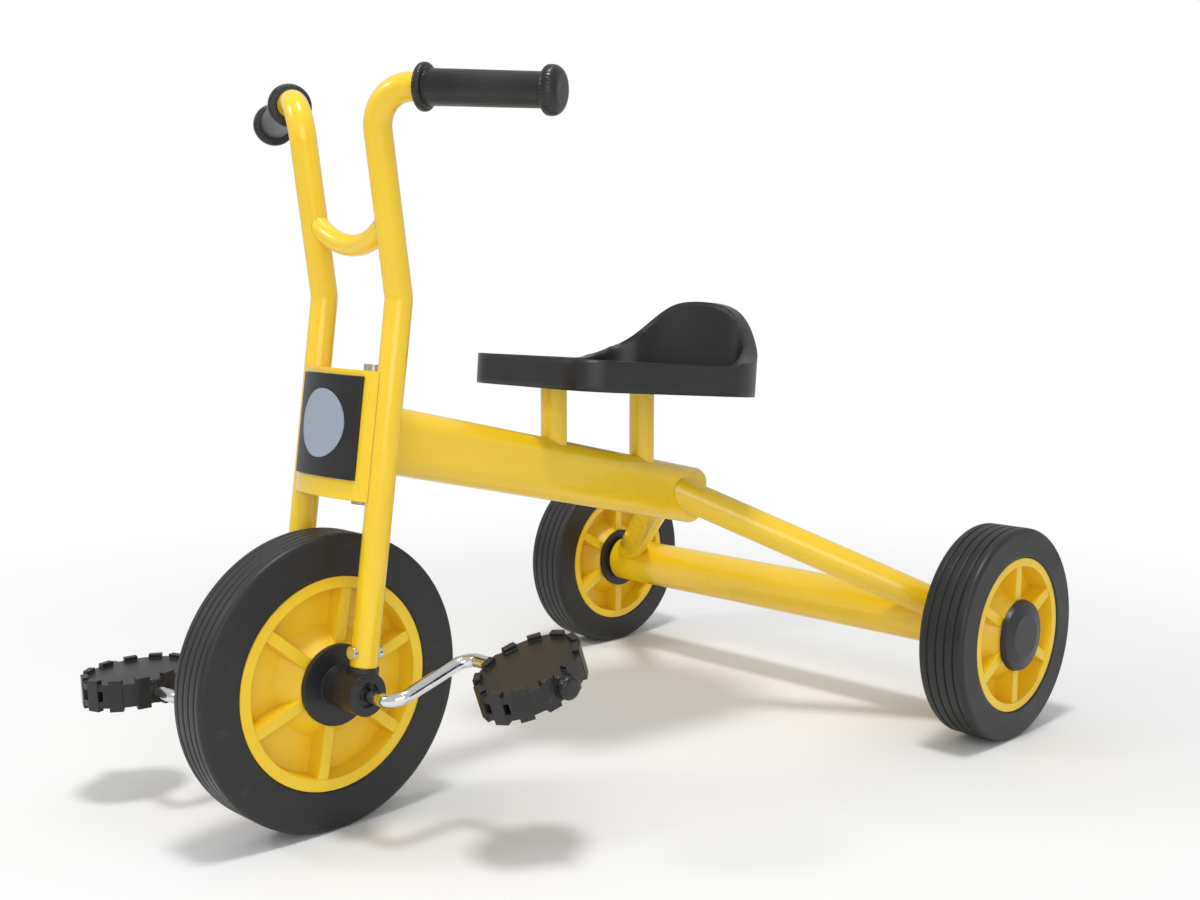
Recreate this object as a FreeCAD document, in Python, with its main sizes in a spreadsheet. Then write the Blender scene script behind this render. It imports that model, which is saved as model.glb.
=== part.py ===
"""Toddler tricycle, pedal-driven front wheel, two free rear wheels.

Frame of the model: +X forward, +Y to the rider's left, +Z up, millimetres.
The origin lies on the ground, midway along the tricycle and on its middle plane.
"""
import FreeCAD, Part
import math
import os

import Sketcher

Vector = FreeCAD.Vector
Rotation = FreeCAD.Rotation
Placement = FreeCAD.Placement

SIZES = [
    # wheels on the ground
    ("wheelbase", 538.0),
    ("rear_track", 483.8),
    ("front_tyre_radius", 110.0),
    ("front_tyre_width", 37.4),
    ("rear_tyre_radius", 93.1),
    ("rear_tyre_width", 42.2),
    ("tyre_shoulder", 4.0),
    ("tyre_bead_chamfer", 1.6),
    ("tyre_seat_gap", 0.1),
    ("groove_width", 1.6),
    ("groove_depth", 1.6),
    ("front_groove_pitch", 7.2),
    ("rear_groove_pitch", 8.2),
    # rims
    ("front_rim_radius", 78.9),
    ("rear_rim_radius", 67.2),
    ("rim_inset", 0.9),
    ("front_rim_lip", 8.6),
    ("rear_rim_lip", 7.0),
    ("rim_draft", 2.0),
    ("web_thickness", 5.0),
    ("rib_count", 6),
    ("rib_width", 8.6),
    ("rib_inset", 0.8),
    ("hub_radius", 27.0),
    ("hub_cone", 15.0),
    ("front_hub_length", 36.4),
    ("rear_hub_length", 42.0),
    # hub flanges and caps
    ("flange_radius", 29.9),
    ("flange_thickness", 3.6),
    ("flange_neck_radius", 13.0),
    ("flange_neck_length", 11.0),
    ("hub_cap_radius", 31.4),
    ("hub_cap_thickness", 4.4),
    ("hub_cap_crown", 2.6),
    ("hub_disc_radius", 30.4),
    ("hub_disc_thickness", 3.2),
    # fork and handlebar
    ("fork_tube_radius", 10.0),
    ("fork_half_spread", 46.0),
    ("fork_rake", 8.05),
    ("fork_setback", 2.0),
    ("fork_foot", 18.0),
    ("fork_kink", 280.4),
    ("fork_kink_bend", 24.0),
    ("bar_lean", 7.6),
    ("bar_height", 533.0),
    ("bar_bend", 27.0),
    ("grip_sweep", 25.0),
    ("grip_droop", 3.7),
    ("bar_reach", 128.0),
    ("brace_radius", 7.8),
    ("brace_sag", 12.0),
    ("brace_half_span", 37.0),
    ("brace_height", 425.0),
    # grips
    ("grip_start", 37.0),
    ("grip_length", 103.5),
    ("grip_radius", 12.5),
    ("grip_end_radius", 11.9),
    ("grip_flange_radius", 16.5),
    ("grip_flange_width", 6.0),
    ("grip_knob_radius", 16.6),
    ("grip_knob_width", 12.0),
    ("grip_fit", 0.05),
    # steering head
    ("head_foot", 134.6),
    ("head_height", 92.8),
    ("head_bulge", 12.0),
    ("head_wall", 2.6),
    ("head_plate", 3.0),
    ("steer_setback", 18.0),
    ("head_tube_radius", 14.0),
    ("head_tube_gap", 1.0),
    ("steer_pin_radius", 5.0),
    ("steer_fit", 0.08),
    ("steer_cap_radius", 7.5),
    ("steer_cap_height", 5.5),
    ("panel_width", 70.8),
    ("panel_foot", 149.0),
    ("panel_height", 74.0),
    ("panel_thickness", 2.4),
    ("lamp_radius", 24.9),
    ("lamp_rise", 187.2),
    ("lamp_thickness", 0.6),
    # front bearing housings
    ("housing_radius", 15.5),
    ("housing_inner", 33.6),
    ("housing_outer", 57.1),
    ("housing_collar", 11.2),
    ("socket_radius", 8.4),
    ("socket_depth", 22.0),
    ("recess_radius", 9.0),
    ("recess_depth", 2.4),
    ("running_fit", 0.08),
    ("seam_gap", 0.06),
    ("fork_screw_rise", 28.0),
    ("fork_screw_radius", 2.5),
    ("fork_screw_head", 5.0),
    ("fork_screw_head_height", 3.4),
    # crank and pedals
    ("crank_radius", 5.0),
    ("crank_arm", 69.3),
    ("crank_arm_offset", 87.0),
    ("crank_bend", 13.0),
    ("crank_angle", 17.0),
    ("crank_spindle_end", 186.0),
    ("pedal_centre", 155.0),
    ("pedal_left_tilt", 20.0),
    ("pedal_right_tilt", 2.0),
    ("pedal_length", 66.0),
    ("pedal_width", 84.0),
    ("pedal_plate", 5.0),
    ("pedal_height", 18.0),
    ("pedal_barrel", 9.0),
    ("pedal_block_count", 12),
    ("pedal_block", 5.0),
    ("pedal_block_rise", 3.0),
    ("pedal_cap_length", 7.0),
    # main beam and seat posts
    ("beam_height", 51.0),
    ("beam_width", 30.0),
    ("beam_slope", 13.1),
    ("beam_front_height", 285.4),
    ("beam_length", 376.8),
    ("beam_end_round", 7.0),
    ("post_radius", 10.9),
    ("post_front_setback", 233.5),
    ("post_rear_setback", 339.5),
    # seat
    ("seat_setback", 310.0),
    ("seat_under_height", 304.5),
    ("seat_tilt", 4.6),
    ("seat_front", 111.0),
    ("seat_rear", 110.0),
    ("seat_front_half", 76.0),
    ("seat_rear_half", 103.0),
    ("seat_corner", 34.0),
    ("seat_rear_corner", 62.0),
    ("seat_rim_height", 25.0),
    ("seat_back_height", 82.0),
    ("seat_back_half", 88.0),
    ("seat_back_wall", 13.0),
    ("seat_dish", 7.0),
    ("seat_rim_width", 13.0),
    ("seat_skirt", 6.0),
    ("seat_recess", 9.0),
    ("seat_plate_thickness", 3.0),
    # rear axle and stays
    ("axle_beam_radius", 22.5),
    ("axle_beam_half_length", 214.0),
    ("axle_radius", 6.0),
    ("stay_radius", 14.2),
    ("stay_start_setback", 372.5),
    ("stay_start_height", 213.3),
    ("stay_reach", 198.0),
]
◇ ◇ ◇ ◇
- [Your goal]: Word for word, quote the lines of the material from the first line through the line with "Placement = FreeCAD.Placement", both ends included.

- [Finished answer]:
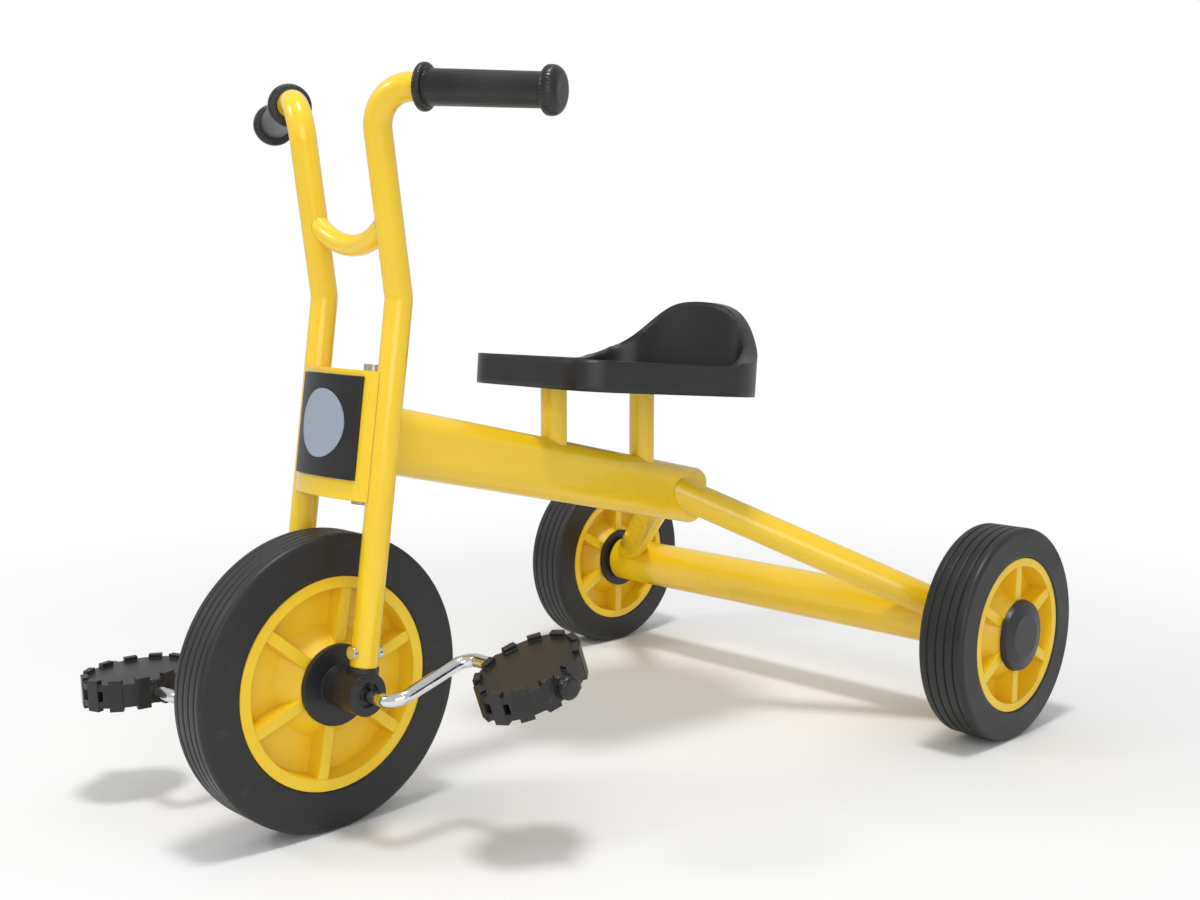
Recreate this object as a FreeCAD document, in Python, with its main sizes in a spreadsheet. Then write the Blender scene script behind this render. It imports that model, which is saved as model.glb.
=== part.py ===
"""Toddler tricycle, pedal-driven front wheel, two free rear wheels.

Frame of the model: +X forward, +Y to the rider's left, +Z up, millimetres.
The origin lies on the ground, midway along the tricycle and on its middle plane.
"""
import FreeCAD, Part
import math
import os

import Sketcher

Vector = FreeCAD.Vector
Rotation = FreeCAD.Rotation
Placement = FreeCAD.Placement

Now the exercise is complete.